I've seen a lot of people praising RSS feeds over standard news. What benefits does RSS have over normal news sites? Are they more privacy-focused?

What feeds would you recommend for a fellow Lemmy user?

34 comments
  • I love RSS because of why everyone on this thread already stated but also because it removes me from commercial social media and I can avoid legacy media propaganda. Some sites don't have RSS enabled but you can always pay for scraping services or build your own scraper as well. FreshRSS has a built in scraper that is useful. I am running a few scrapers on top of the hundreds of feeds I have.

  • RSS feeds are a way to aggregate articles from many websites all in one feed. There's no inherite privacy advantages. The main advantage is you can group many RSS feeds into your preferred categories and see a list of all the articles of your interests, without having to visit each website separately.

    You can start here, a currated list of many feeds. I use Feeder on android and FreshRSS as a self-hosted curration tool but also to connect RSS feeds to services of mine.

    • I'd add that Social Media kind of took over this role for most regular users, but that having your own RSS feed gives you control of what you follow, instead of ceceeding control to the algorithms most social media uses to put whatever it is they want to put in front of you. So in that aspect, I do think there are also some privacy advantages in not having a central algorithm studying up what news stories and links work for you and how they can manipulate you.

      • I'd add that Social Media kind of took over this role for most regular users

        I agree, and that fact scares me tbh. But that's more of a privacy concern with social media and less an adventage of RSS. Some RSS feeds do require you to click through for the full article, having another opportunity for tracking.

  • My rss app combines 44 different news sites into one long feed. It replaced multiple apps and makes checking an assload of news very easy.

  • If you're into watching YouTube: You can add channels as RSS into your reader. The latest 15 videos are offered via the feeds. All you need is the channel ID of the channel whose feed you want to access.

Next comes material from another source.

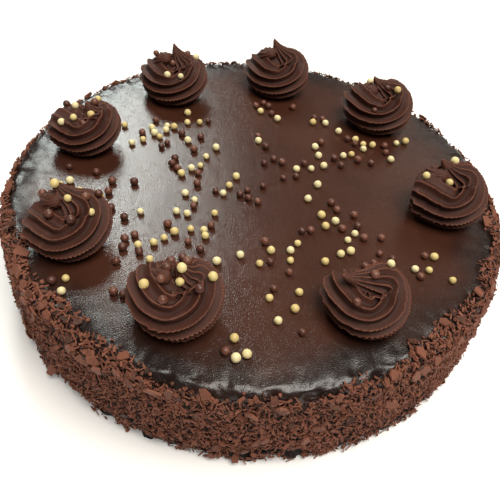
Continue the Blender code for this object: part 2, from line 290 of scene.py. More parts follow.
def scatter_tree():
    """Geometry Nodes: samples scattered over a surface, lying on it at a slant, made one mesh."""
    tree = bpy.data.node_groups.new("scattered_shavings", "GeometryNodeTree")
    for name, kind in (
        ("Geometry", "NodeSocketGeometry"),
        ("Samples", "NodeSocketCollection"),
        ("Per square metre", "NodeSocketFloat"),
        ("Seed", "NodeSocketInt"),
        ("Smallest", "NodeSocketFloat"),
        ("Largest", "NodeSocketFloat"),
        ("Slant", "NodeSocketFloat"),
        ("Lowest", "NodeSocketFloat"),
        ("Highest", "NodeSocketFloat"),
        ("Finish", "NodeSocketMaterial"),
    ):
        tree.interface.new_socket(name, in_out="INPUT", socket_type=kind)
    tree.interface.new_socket("Geometry", in_out="OUTPUT", socket_type="NodeSocketGeometry")
    given = add_node(tree, "NodeGroupInput").outputs
    cover = add_node(tree, "GeometryNodeInputNamedAttribute", {"data_type": "FLOAT"}, Name="cover")
    density = add_node(
        tree,
        "ShaderNodeMath",
        {"operation": "MULTIPLY"},
        {0: given["Per square metre"], 1: cover.outputs["Attribute"]},
    )
    points = add_node(
        tree,
        "GeometryNodeDistributePointsOnFaces",
        links={"Mesh": given["Geometry"], "Density": density.outputs[0], "Seed": given["Seed"]},
    )
    depth = add_node(
        tree,
        "FunctionNodeRandomValue",
        links={2: given["Lowest"], 3: given["Highest"], "Seed": given["Seed"]},
    )
    outward = add_node(
        tree,
        "ShaderNodeVectorMath",
        {"operation": "SCALE"},
        {0: points.outputs["Normal"], "Scale": depth.outputs[1]},
    )
    lifted = add_node(
        tree,
        "GeometryNodeSetPosition",
        links={"Geometry": points.outputs["Points"], "Offset": outward.outputs[0]},
    )
    down = add_node(tree, "ShaderNodeMath", {"operation": "MULTIPLY"}, {0: given["Slant"]})
    down.inputs[1].default_value = -1
    least = add_node(tree, "ShaderNodeCombineXYZ", links={0: down.outputs[0], 1: down.outputs[0]})
    most = add_node(tree, "ShaderNodeCombineXYZ", links={0: given["Slant"], 1: given["Slant"]})
    most.inputs[2].default_value = math.tau
    slant = add_node(
        tree,
        "FunctionNodeRandomValue",
        {"data_type": "FLOAT_VECTOR"},
        {0: least.outputs[0], 1: most.outputs[0], "Seed": given["Seed"]},
    )
    lean = add_node(tree, "FunctionNodeEulerToRotation", links={0: slant.outputs[0]})
    laid = add_node(
        tree,
        "FunctionNodeRotateRotation",
        {"rotation_space": "LOCAL"},
        {0: points.outputs["Rotation"], 1: lean.outputs[0]},
    )
    size = add_node(
        tree,
        "FunctionNodeRandomValue",
        links={2: given["Smallest"], 3: given["Largest"], "Seed": given["Seed"]},
    )
    samples = add_node(
        tree,
        "GeometryNodeCollectionInfo",
        links={"Collection": given["Samples"]},
        Separate_Children=True,
        Reset_Children=True,
    )
    scattered = add_node(
        tree,
        "GeometryNodeInstanceOnPoints",
        links={
            "Points": lifted.outputs["Geometry"],
            "Instance": samples.outputs[0],
            "Rotation": laid.outputs[0],
            "Scale": size.outputs[1],
        },
        Pick_Instance=True,
    )
    tint = add_node(tree, "FunctionNodeRandomValue", links={"Seed": given["Seed"]})
    tinted = add_node(
        tree,
        "GeometryNodeStoreNamedAttribute",
        {"data_type": "FLOAT", "domain": "INSTANCE"},
        {"Geometry": scattered.outputs[0], "Value": tint.outputs[1]},
        Name="tint",
    )
    real = add_node(tree, "GeometryNodeRealizeInstances", links={"Geometry": tinted.outputs[0]})
    coloured = add_node(
        tree,
        "GeometryNodeSetMaterial",
        links={"Geometry": real.outputs[0], "Material": given["Finish"]},
    )
    add_node(tree, "NodeGroupOutput", links={"Geometry": coloured.outputs[0]})
    return tree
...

    The channel ID is not visible anywhere on the page, but if you look at the DOM in the web browser via the developer console, you will find a meta entry <link rel="canonical" href="https://www.youtube.com/channel/CHANNEL_ID"> in the <head>, where CHANNEL_ID is the required ID. There are also websites that can be found quickly and easily using the appropriate keywords, which read out and return the ID associated with the provided handle.

     
        
    https://www.youtube.com/feeds/videos.xml?channel_id=CHANNEL_ID
    
      

    If you have a lot of subscriptions, you can use Google Takeout at takeout.google.com and export the YouTube subscriptions as a CSV file. The CSV file contains the subscribed channels with their ID and title for you to parse into whatever format you need for your reader.

    For Newsboat you can use this script on the Abos.csv from my Google Takeout archive:

     bash
        
    while IFS="," read id url name; do
      feedURL="https://www.youtube.com/feeds/videos.xml?channel_id=%24%7Bid%7D"
      [ ! -z "${id}" ] && echo "$feedURL youtube videos \"~${name}\""
    done < <(tail -n +2 Abos.csv) >> urls
    
      

    Edit: Seems like, Lemmy messes up the code formatting, but you get the gist ...

  • I’ve seen a lot of people praising RSS feeds over standard news.

    RSS (and Atom) syndication feeds are not a different news. It’s the same content packaged and delivered differently. It’s just different packaging & delivery system from HTML. A lot of news sites also have syndication feeds.